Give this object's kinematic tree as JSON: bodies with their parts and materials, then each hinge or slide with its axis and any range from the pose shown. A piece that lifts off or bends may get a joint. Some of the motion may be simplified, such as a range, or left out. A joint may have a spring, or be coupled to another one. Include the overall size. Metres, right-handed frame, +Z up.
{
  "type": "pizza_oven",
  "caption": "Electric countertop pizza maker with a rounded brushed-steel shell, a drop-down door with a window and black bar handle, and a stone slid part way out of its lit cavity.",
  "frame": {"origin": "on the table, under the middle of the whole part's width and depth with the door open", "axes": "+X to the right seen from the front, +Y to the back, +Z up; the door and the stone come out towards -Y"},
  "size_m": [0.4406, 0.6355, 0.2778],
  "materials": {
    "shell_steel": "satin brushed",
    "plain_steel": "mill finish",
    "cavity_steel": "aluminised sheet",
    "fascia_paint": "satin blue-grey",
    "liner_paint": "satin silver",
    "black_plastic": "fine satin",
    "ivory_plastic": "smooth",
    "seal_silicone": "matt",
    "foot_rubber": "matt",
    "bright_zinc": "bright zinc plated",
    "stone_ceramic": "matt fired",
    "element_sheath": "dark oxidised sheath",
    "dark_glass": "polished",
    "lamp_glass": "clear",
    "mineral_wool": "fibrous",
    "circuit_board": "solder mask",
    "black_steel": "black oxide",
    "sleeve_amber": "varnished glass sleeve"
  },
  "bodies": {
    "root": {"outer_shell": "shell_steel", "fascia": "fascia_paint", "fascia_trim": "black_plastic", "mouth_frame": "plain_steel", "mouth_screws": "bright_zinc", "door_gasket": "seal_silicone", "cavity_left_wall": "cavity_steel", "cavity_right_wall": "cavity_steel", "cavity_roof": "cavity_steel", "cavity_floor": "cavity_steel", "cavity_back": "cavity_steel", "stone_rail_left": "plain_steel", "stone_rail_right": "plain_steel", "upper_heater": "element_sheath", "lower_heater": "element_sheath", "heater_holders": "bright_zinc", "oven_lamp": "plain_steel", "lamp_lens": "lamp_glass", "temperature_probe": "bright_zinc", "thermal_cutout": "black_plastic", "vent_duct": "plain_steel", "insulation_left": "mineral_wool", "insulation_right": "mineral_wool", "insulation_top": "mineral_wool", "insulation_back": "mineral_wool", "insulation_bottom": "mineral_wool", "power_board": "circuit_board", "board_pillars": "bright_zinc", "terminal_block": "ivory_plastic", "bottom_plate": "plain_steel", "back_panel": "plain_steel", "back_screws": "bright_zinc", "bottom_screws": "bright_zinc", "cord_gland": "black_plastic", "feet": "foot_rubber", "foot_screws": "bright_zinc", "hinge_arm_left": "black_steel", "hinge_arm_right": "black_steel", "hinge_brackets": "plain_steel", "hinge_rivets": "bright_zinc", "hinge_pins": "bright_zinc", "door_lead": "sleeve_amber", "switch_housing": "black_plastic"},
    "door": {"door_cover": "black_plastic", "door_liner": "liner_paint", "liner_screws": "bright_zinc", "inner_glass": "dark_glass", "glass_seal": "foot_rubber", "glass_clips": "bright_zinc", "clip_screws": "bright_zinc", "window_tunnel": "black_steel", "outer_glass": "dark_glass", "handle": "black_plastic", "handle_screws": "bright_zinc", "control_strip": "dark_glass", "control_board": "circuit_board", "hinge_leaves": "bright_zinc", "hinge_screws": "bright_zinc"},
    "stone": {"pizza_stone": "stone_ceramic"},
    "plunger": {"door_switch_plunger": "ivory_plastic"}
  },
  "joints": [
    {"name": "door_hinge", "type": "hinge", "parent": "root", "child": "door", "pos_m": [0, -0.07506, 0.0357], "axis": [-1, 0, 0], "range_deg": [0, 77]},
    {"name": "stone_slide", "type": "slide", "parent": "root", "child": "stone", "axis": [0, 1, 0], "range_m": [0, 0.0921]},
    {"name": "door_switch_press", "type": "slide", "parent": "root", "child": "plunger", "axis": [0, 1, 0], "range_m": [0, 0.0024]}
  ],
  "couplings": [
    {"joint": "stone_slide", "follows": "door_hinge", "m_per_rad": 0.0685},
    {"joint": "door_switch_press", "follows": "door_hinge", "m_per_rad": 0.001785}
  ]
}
==================================================
* Directions for this task *
Scan the material above. Copy each line that holds the word "axis".

* Written reply *
Give this object's kinematic tree as JSON: bodies with their parts and materials, then each hinge or slide with its axis and any range from the pose shown. A piece that lifts off or bends may get a joint. Some of the motion may be simplified, such as a range, or left out. A joint may have a spring, or be coupled to another one. Include the overall size. Metres, right-handed frame, +Z up.
    {"name": "door_hinge", "type": "hinge", "parent": "root", "child": "door", "pos_m": [0, -0.07506, 0.0357], "axis": [-1, 0, 0], "range_deg": [0, 77]},
    {"name": "stone_slide", "type": "slide", "parent": "root", "child": "stone", "axis": [0, 1, 0], "range_m": [0, 0.0921]},
    {"name": "door_switch_press", "type": "slide", "parent": "root", "child": "plunger", "axis": [0, 1, 0], "range_m": [0, 0.0024]}